Stated goal = Search the material below for the word "from". Copy every line that has it.

= = = = =

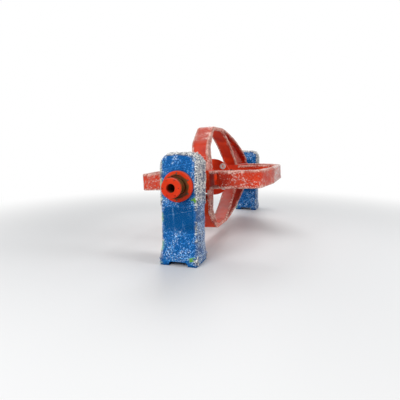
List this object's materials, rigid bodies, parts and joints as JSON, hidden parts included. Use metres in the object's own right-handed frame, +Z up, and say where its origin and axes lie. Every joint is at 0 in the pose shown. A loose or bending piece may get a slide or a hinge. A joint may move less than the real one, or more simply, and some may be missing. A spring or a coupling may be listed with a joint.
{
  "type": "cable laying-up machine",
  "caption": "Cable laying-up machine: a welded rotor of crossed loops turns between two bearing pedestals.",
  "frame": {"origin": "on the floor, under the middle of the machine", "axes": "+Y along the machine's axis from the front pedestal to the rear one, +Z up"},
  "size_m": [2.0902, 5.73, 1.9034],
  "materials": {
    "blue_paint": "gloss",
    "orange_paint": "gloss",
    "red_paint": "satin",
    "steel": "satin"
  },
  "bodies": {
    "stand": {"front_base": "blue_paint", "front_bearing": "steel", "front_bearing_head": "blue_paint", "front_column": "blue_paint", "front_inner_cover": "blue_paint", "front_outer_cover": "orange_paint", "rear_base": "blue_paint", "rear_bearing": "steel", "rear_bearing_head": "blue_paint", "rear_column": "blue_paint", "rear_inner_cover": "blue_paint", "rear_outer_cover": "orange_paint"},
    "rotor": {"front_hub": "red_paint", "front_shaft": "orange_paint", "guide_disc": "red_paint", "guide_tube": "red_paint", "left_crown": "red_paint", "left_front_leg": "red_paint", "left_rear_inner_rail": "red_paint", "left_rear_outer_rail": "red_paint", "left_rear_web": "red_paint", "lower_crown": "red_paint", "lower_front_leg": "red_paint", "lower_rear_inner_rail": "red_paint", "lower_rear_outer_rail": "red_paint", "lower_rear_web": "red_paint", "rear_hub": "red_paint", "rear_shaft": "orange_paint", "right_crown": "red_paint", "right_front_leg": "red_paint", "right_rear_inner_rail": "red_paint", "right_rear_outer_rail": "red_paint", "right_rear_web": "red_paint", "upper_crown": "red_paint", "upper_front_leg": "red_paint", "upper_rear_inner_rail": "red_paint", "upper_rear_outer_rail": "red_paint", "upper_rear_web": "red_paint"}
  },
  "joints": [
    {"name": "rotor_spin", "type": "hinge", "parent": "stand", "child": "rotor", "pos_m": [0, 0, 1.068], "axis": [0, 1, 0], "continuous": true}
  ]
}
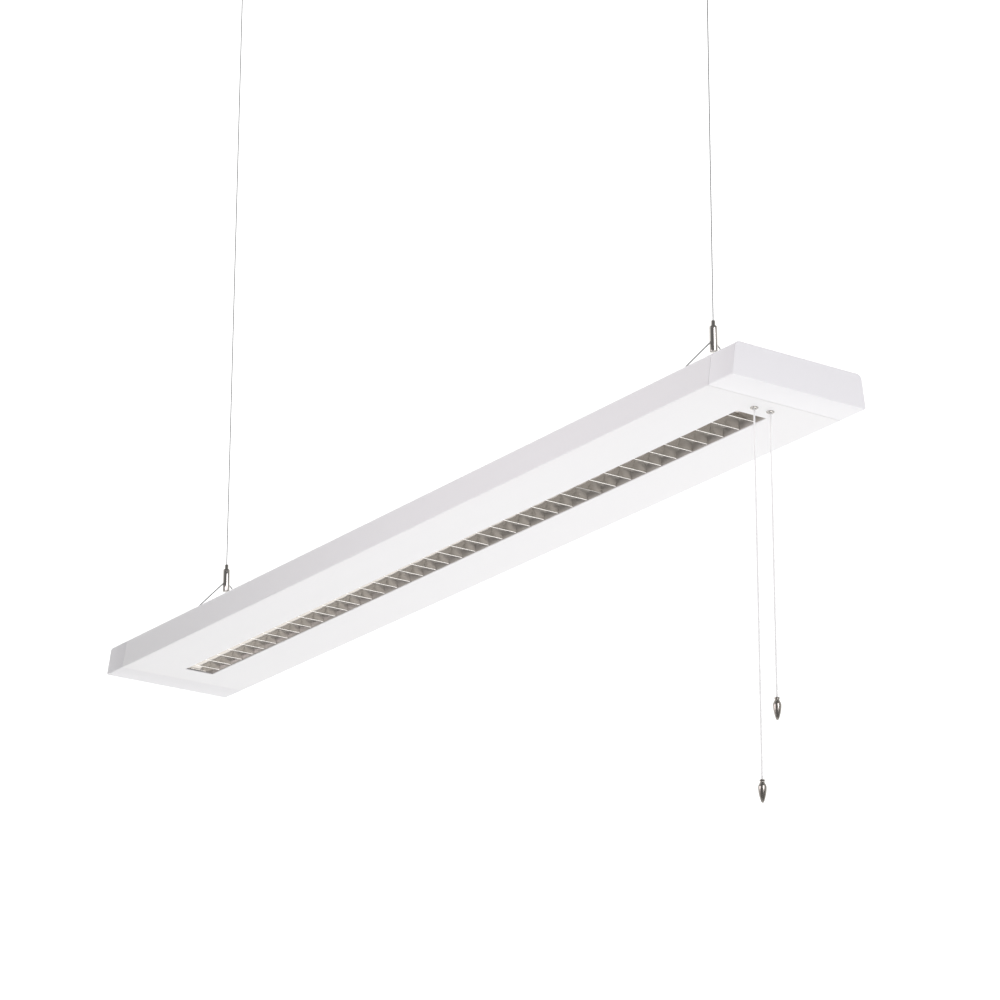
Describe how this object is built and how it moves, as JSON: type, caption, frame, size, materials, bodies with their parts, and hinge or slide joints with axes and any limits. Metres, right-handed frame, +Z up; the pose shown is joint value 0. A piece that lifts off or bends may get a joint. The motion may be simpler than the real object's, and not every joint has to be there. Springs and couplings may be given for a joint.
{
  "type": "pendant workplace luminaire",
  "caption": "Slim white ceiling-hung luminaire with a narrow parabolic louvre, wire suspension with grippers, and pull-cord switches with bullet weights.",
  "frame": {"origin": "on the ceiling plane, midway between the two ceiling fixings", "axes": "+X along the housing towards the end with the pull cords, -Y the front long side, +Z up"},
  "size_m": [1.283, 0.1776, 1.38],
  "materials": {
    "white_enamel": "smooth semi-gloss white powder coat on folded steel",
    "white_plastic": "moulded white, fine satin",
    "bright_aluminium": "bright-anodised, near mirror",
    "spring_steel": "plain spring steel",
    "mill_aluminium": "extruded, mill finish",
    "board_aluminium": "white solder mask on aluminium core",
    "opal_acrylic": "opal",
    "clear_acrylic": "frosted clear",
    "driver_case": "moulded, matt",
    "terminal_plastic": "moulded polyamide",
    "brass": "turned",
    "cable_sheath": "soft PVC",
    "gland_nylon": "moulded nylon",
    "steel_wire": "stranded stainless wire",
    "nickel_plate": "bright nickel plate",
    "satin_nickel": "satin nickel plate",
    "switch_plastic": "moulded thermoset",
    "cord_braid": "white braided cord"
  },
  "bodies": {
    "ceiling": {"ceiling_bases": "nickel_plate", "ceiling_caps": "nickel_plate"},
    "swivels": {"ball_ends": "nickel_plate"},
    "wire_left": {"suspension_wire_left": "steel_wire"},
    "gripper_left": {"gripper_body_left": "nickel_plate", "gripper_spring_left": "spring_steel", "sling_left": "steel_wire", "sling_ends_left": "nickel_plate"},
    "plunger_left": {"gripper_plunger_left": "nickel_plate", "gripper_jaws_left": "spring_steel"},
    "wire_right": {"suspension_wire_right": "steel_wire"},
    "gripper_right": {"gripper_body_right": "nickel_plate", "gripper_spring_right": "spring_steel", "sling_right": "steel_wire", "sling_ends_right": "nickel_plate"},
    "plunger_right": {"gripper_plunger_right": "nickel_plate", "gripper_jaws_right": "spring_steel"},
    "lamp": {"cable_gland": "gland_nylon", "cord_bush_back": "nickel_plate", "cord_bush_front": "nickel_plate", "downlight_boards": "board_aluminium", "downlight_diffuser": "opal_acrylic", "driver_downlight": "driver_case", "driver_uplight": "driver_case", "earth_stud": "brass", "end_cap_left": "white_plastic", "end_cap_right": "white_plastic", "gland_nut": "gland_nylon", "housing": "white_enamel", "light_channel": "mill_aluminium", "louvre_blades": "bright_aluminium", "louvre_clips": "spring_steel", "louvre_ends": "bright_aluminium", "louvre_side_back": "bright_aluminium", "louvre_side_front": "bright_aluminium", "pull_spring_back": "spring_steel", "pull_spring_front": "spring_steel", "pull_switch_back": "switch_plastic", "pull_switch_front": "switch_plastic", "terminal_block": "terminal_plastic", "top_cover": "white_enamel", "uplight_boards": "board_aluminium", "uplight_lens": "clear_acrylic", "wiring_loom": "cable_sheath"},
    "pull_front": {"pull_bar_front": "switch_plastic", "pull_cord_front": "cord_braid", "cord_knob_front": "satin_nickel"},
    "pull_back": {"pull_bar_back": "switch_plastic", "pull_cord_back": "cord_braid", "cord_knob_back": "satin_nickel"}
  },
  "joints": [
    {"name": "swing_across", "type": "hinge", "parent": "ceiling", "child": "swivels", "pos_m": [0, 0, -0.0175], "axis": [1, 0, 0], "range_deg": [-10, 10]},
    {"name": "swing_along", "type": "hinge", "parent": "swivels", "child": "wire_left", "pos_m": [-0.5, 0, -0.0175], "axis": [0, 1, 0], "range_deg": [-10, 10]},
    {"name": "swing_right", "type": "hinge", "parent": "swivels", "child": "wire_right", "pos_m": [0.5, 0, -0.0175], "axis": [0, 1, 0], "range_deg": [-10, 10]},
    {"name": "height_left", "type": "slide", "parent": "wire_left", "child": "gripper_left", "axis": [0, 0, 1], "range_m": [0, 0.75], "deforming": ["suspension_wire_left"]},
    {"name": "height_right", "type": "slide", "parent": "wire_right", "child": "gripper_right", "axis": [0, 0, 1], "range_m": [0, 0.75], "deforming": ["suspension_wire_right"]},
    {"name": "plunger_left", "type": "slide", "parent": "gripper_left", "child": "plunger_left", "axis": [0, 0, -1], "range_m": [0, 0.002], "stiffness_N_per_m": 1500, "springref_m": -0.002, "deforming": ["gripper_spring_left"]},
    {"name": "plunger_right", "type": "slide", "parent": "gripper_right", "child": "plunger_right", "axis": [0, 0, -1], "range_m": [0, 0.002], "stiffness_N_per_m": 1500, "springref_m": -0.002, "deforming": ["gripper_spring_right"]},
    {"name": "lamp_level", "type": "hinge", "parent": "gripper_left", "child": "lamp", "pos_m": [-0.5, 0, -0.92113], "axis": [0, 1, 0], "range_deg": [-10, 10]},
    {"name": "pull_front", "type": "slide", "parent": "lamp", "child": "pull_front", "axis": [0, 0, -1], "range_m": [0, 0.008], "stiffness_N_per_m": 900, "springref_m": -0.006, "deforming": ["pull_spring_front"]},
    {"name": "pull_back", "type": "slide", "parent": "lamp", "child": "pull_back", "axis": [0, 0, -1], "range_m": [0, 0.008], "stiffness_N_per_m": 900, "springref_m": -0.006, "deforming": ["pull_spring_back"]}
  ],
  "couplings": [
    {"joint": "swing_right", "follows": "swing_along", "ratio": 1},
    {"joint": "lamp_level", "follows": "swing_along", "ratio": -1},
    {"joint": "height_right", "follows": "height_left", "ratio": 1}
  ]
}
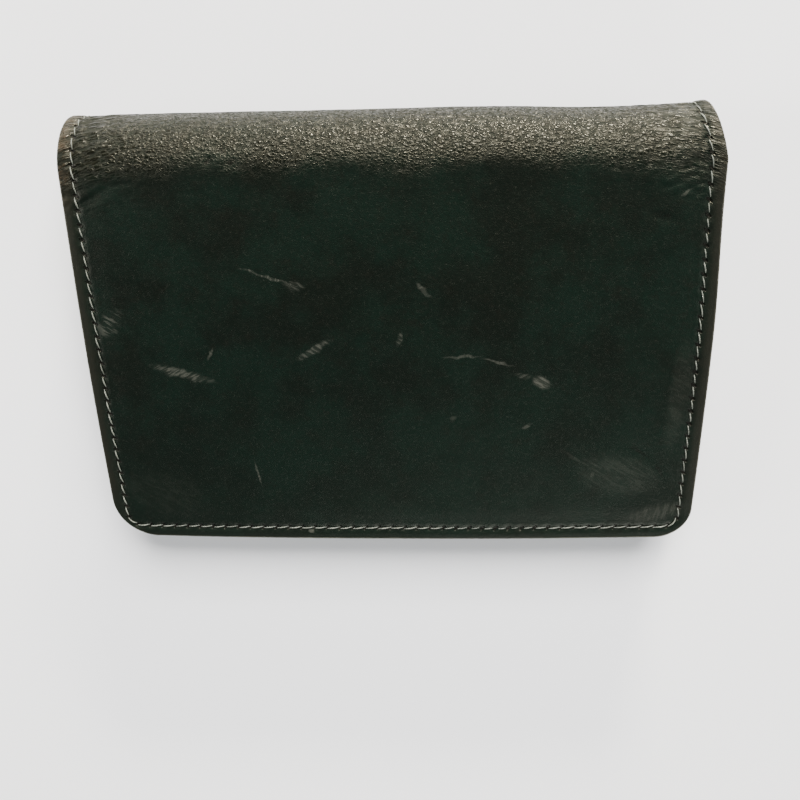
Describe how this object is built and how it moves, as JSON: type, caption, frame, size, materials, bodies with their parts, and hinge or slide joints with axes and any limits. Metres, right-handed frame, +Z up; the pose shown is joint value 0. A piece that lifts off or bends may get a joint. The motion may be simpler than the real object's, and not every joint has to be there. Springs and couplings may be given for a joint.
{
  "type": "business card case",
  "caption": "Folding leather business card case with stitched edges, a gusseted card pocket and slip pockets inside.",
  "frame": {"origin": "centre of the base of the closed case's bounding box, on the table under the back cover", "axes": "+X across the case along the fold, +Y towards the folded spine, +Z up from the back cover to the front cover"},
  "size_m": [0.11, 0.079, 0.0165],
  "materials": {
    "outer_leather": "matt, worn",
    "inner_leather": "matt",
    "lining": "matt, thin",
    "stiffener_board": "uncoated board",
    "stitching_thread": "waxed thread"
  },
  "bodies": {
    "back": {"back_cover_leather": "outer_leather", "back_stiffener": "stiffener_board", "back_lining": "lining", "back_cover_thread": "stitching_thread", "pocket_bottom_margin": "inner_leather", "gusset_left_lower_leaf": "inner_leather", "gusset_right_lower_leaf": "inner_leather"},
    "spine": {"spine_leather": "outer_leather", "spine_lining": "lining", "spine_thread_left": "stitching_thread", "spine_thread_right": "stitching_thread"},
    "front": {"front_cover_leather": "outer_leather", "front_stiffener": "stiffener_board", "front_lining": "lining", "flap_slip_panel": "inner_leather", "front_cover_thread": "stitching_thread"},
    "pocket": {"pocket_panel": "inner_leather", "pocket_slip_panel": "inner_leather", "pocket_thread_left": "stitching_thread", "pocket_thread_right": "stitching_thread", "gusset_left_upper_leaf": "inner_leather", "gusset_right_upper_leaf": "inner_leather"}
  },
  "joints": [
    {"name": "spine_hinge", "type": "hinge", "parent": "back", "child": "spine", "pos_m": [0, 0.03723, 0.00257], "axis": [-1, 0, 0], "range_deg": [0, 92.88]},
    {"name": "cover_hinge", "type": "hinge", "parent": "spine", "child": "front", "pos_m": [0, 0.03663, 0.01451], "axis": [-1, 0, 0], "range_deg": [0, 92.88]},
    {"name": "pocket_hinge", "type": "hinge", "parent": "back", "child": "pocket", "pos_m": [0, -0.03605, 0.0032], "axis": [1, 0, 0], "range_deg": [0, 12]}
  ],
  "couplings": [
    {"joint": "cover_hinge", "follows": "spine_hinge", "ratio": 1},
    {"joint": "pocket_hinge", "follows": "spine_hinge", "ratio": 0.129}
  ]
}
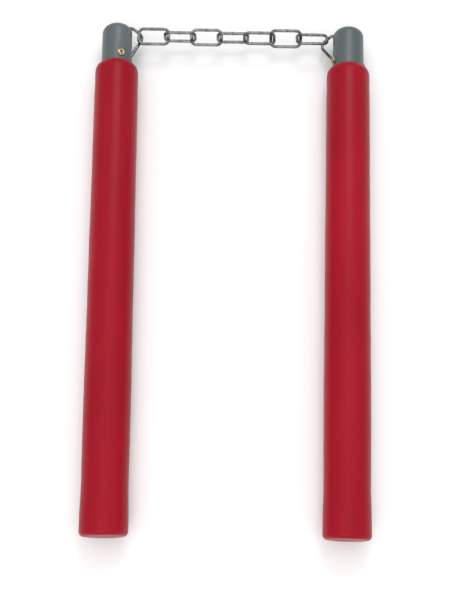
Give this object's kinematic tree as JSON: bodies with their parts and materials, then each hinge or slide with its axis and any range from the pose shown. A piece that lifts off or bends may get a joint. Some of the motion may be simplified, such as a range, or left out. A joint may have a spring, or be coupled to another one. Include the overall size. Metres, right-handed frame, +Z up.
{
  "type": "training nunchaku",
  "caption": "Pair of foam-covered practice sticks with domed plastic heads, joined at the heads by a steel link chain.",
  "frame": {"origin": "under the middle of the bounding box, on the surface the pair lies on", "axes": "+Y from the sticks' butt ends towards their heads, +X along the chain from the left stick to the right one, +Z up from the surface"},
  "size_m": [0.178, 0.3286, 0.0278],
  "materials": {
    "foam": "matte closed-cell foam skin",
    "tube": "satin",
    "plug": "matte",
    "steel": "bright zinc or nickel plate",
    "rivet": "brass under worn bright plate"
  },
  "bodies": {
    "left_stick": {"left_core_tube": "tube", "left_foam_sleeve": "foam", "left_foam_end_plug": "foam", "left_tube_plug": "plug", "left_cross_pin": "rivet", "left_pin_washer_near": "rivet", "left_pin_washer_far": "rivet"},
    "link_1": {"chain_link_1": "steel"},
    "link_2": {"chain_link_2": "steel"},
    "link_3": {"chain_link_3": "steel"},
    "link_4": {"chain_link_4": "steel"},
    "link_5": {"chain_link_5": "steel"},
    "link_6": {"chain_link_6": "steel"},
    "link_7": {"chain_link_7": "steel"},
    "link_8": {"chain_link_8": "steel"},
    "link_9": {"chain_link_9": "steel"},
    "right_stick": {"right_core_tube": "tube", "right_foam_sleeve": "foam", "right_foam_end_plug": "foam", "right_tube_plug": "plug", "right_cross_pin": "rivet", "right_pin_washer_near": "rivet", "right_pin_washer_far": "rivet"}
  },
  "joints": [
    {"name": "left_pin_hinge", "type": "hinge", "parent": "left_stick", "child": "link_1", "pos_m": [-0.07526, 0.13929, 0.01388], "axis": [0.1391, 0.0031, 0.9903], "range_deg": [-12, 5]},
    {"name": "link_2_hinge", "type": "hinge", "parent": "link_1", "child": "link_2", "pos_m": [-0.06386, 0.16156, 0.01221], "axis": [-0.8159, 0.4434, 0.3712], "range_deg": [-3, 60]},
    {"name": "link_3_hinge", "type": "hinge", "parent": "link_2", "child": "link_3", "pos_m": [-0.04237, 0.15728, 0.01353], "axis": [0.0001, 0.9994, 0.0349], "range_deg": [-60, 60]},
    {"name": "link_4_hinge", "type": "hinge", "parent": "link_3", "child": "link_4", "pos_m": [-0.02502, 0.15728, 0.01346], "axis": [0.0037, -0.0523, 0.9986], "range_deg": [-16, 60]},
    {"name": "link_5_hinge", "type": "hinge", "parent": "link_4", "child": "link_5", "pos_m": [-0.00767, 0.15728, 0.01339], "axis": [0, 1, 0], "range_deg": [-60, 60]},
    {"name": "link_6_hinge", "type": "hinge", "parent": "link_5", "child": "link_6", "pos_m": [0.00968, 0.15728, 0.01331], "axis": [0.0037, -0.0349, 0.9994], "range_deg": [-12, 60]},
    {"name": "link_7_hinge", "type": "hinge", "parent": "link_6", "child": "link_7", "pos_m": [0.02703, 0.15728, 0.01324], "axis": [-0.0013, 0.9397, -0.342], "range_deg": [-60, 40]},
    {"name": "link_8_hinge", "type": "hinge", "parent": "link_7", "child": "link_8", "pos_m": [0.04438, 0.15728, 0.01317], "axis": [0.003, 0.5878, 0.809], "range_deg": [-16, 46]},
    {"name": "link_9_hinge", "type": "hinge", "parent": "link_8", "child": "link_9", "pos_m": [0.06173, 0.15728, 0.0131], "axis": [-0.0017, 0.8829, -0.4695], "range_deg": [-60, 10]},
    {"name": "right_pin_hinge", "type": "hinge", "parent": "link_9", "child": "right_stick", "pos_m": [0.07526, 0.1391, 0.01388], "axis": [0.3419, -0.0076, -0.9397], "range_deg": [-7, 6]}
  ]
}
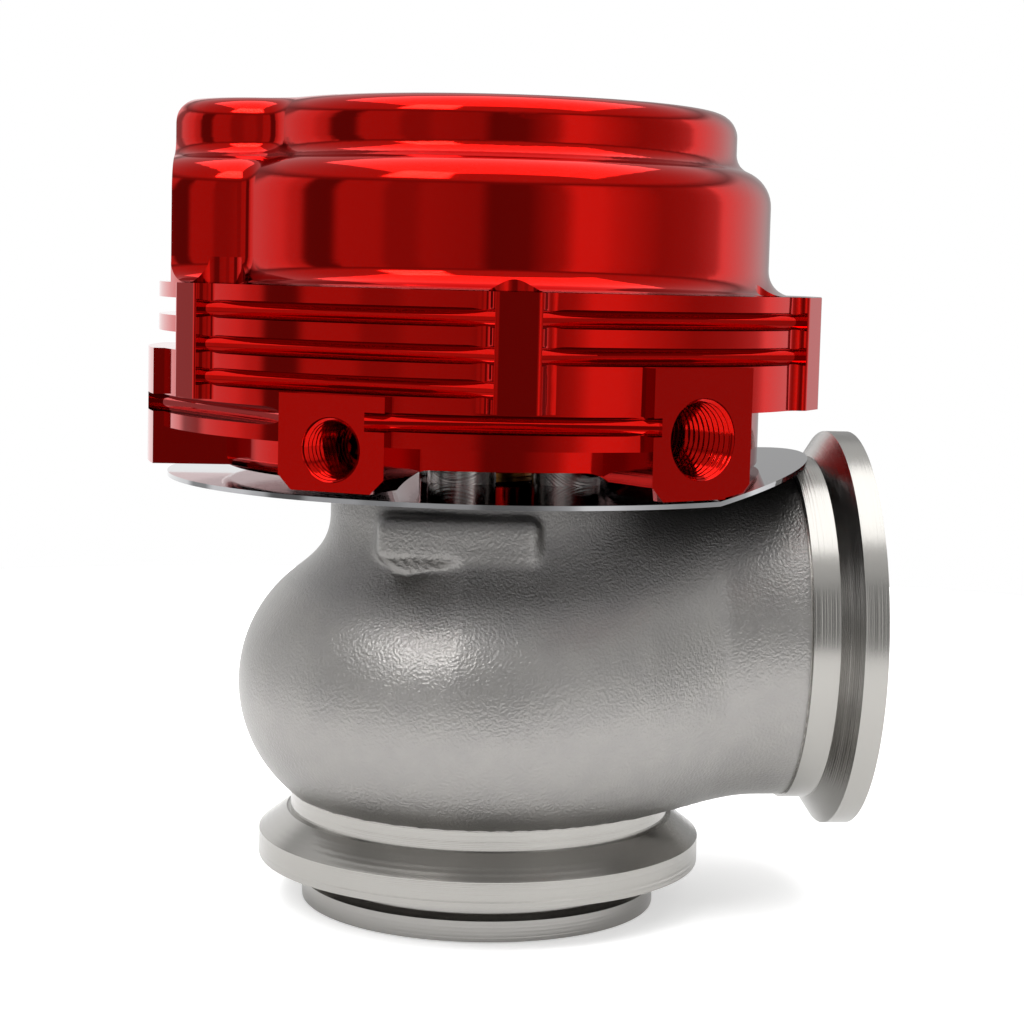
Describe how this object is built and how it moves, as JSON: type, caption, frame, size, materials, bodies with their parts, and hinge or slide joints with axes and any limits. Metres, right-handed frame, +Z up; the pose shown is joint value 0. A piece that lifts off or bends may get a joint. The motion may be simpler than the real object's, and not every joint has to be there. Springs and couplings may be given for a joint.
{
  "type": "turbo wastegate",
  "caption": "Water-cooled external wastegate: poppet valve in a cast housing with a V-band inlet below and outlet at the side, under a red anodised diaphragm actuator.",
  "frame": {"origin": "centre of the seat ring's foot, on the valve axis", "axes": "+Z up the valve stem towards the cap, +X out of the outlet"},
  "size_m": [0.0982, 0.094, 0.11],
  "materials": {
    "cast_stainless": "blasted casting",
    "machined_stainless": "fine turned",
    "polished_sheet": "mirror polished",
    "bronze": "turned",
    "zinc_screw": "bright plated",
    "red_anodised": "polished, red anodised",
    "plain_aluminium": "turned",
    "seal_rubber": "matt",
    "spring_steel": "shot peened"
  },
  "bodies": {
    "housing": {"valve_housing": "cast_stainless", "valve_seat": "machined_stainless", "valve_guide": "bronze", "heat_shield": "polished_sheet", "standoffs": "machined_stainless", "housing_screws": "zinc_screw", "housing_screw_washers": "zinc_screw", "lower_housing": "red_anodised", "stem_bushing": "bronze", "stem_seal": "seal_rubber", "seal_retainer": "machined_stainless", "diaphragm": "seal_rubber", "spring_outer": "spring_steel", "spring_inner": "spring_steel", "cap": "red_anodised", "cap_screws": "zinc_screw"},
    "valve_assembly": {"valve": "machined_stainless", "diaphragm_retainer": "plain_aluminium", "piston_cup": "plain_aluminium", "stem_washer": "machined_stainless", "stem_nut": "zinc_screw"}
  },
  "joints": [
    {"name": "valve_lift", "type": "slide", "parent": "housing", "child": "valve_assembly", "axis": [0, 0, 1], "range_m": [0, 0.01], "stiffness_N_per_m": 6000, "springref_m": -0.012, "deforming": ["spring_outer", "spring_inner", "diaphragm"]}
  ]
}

= = = = =

Full answer =
  "frame": {"origin": "on the floor, under the middle of the machine", "axes": "+Y along the machine's axis from the front pedestal to the rear one, +Z up"},
  "frame": {"origin": "centre of the base of the closed case's bounding box, on the table under the back cover", "axes": "+X across the case along the fold, +Y towards the folded spine, +Z up from the back cover to the front cover"},
Give this object's kinematic tree as JSON: bodies with their parts and materials, then each hinge or slide with its axis and any range from the pose shown. A piece that lifts off or bends may get a joint. Some of the motion may be simplified, such as a range, or left out. A joint may have a spring, or be coupled to another one. Include the overall size. Metres, right-handed frame, +Z up.
  "frame": {"origin": "under the middle of the bounding box, on the surface the pair lies on", "axes": "+Y from the sticks' butt ends towards their heads, +X along the chain from the left stick to the right one, +Z up from the surface"},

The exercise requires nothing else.